Stored dataset items:
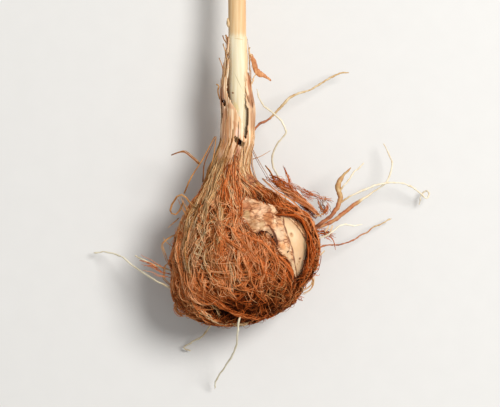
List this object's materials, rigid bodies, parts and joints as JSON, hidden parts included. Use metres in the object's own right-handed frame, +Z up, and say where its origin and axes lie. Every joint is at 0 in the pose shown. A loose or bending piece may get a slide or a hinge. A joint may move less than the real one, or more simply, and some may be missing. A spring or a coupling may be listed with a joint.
{
  "type": "corm with fibrous coat, stem base and roots",
  "caption": "Rounded plant corm in a rust-brown coat of netted fibres, torn open at one side, with a straw-coloured neck, the cut base of its stem and thin curling roots.",
  "frame": {"origin": "middle of the flat spot under the fibre coat that the corm rests on", "axes": "+Z up, +Y along the stem away from the corm, +X to the right as seen from above"},
  "size_m": [0.0533, 0.0682, 0.0203],
  "materials": {
    "fibre_coat": "dry matted fibre, dull",
    "papery_layer": "thin dry papery skin, faint sheen",
    "corm": "smooth cream flesh, satin",
    "stem": "smooth pale skin, satin",
    "pale_root": "thin dry root, matte",
    "brown_root": "dry woody root, matte"
  },
  "bodies": {
    "root": {"fibre_coat": "fibre_coat", "papery_layer": "papery_layer", "corm": "corm", "stem": "stem", "root_left": "pale_root", "root_left_short": "pale_root", "root_base": "pale_root", "root_base_left": "pale_root", "root_right_short": "pale_root", "root_right_low": "brown_root", "root_neck_pale": "pale_root", "root_neck_brown": "brown_root", "root_cluster": "brown_root"}
  },
  "joints": []
}
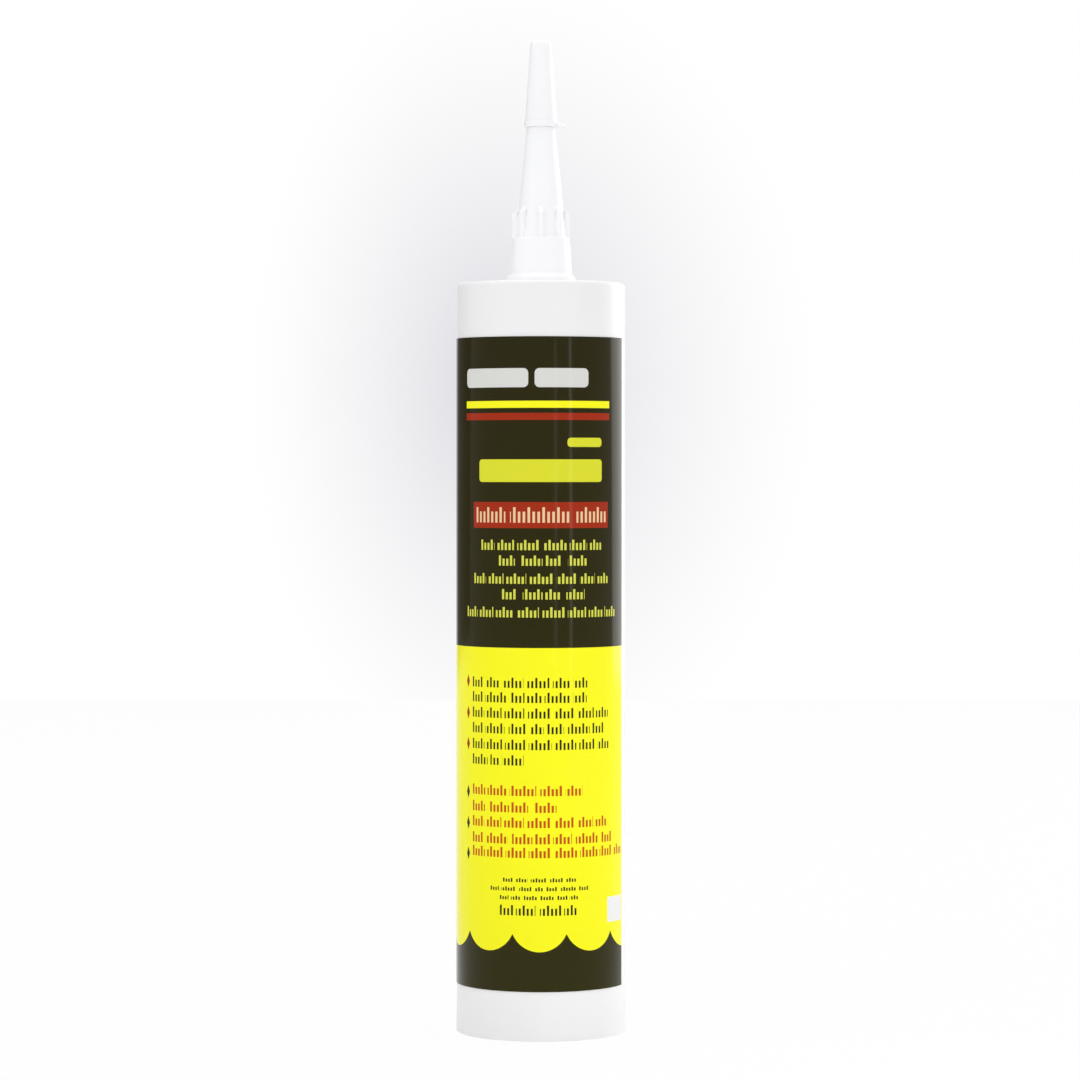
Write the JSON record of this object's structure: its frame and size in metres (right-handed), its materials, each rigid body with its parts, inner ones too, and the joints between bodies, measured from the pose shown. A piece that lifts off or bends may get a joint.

• WHAT IS REQUIRED
Copy out the full listing exactly.

• FINISHED ANSWER
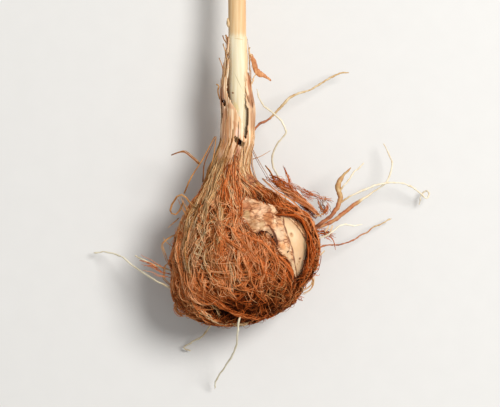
List this object's materials, rigid bodies, parts and joints as JSON, hidden parts included. Use metres in the object's own right-handed frame, +Z up, and say where its origin and axes lie. Every joint is at 0 in the pose shown. A loose or bending piece may get a slide or a hinge. A joint may move less than the real one, or more simply, and some may be missing. A spring or a coupling may be listed with a joint.
{
  "type": "corm with fibrous coat, stem base and roots",
  "caption": "Rounded plant corm in a rust-brown coat of netted fibres, torn open at one side, with a straw-coloured neck, the cut base of its stem and thin curling roots.",
  "frame": {"origin": "middle of the flat spot under the fibre coat that the corm rests on", "axes": "+Z up, +Y along the stem away from the corm, +X to the right as seen from above"},
  "size_m": [0.0533, 0.0682, 0.0203],
  "materials": {
    "fibre_coat": "dry matted fibre, dull",
    "papery_layer": "thin dry papery skin, faint sheen",
    "corm": "smooth cream flesh, satin",
    "stem": "smooth pale skin, satin",
    "pale_root": "thin dry root, matte",
    "brown_root": "dry woody root, matte"
  },
  "bodies": {
    "root": {"fibre_coat": "fibre_coat", "papery_layer": "papery_layer", "corm": "corm", "stem": "stem", "root_left": "pale_root", "root_left_short": "pale_root", "root_base": "pale_root", "root_base_left": "pale_root", "root_right_short": "pale_root", "root_right_low": "brown_root", "root_neck_pale": "pale_root", "root_neck_brown": "brown_root", "root_cluster": "brown_root"}
  },
  "joints": []
}
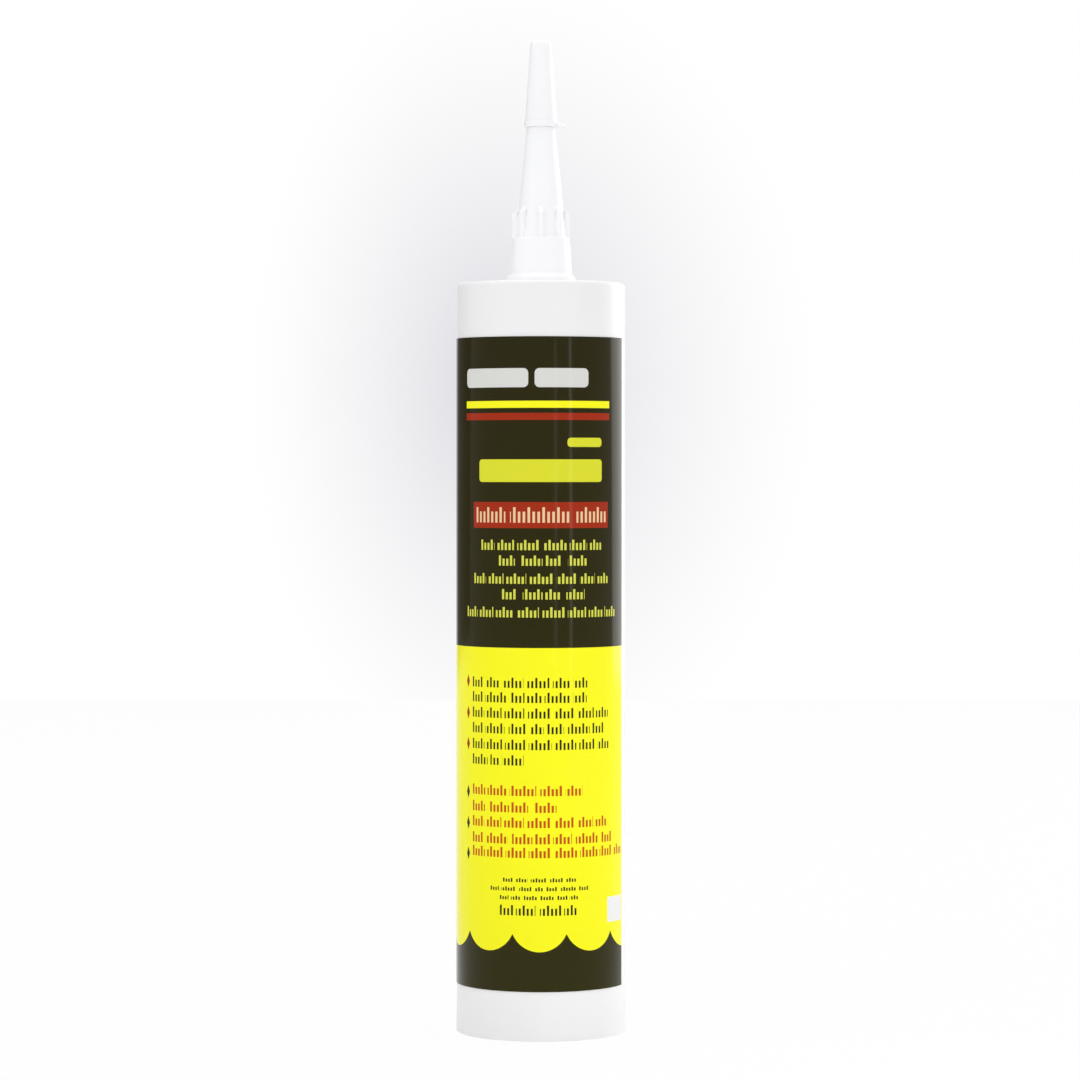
Write the JSON record of this object's structure: its frame and size in metres (right-handed), its materials, each rigid body with its parts, inner ones too, and the joints between bodies, measured from the pose shown. A piece that lifts off or bends may get a joint.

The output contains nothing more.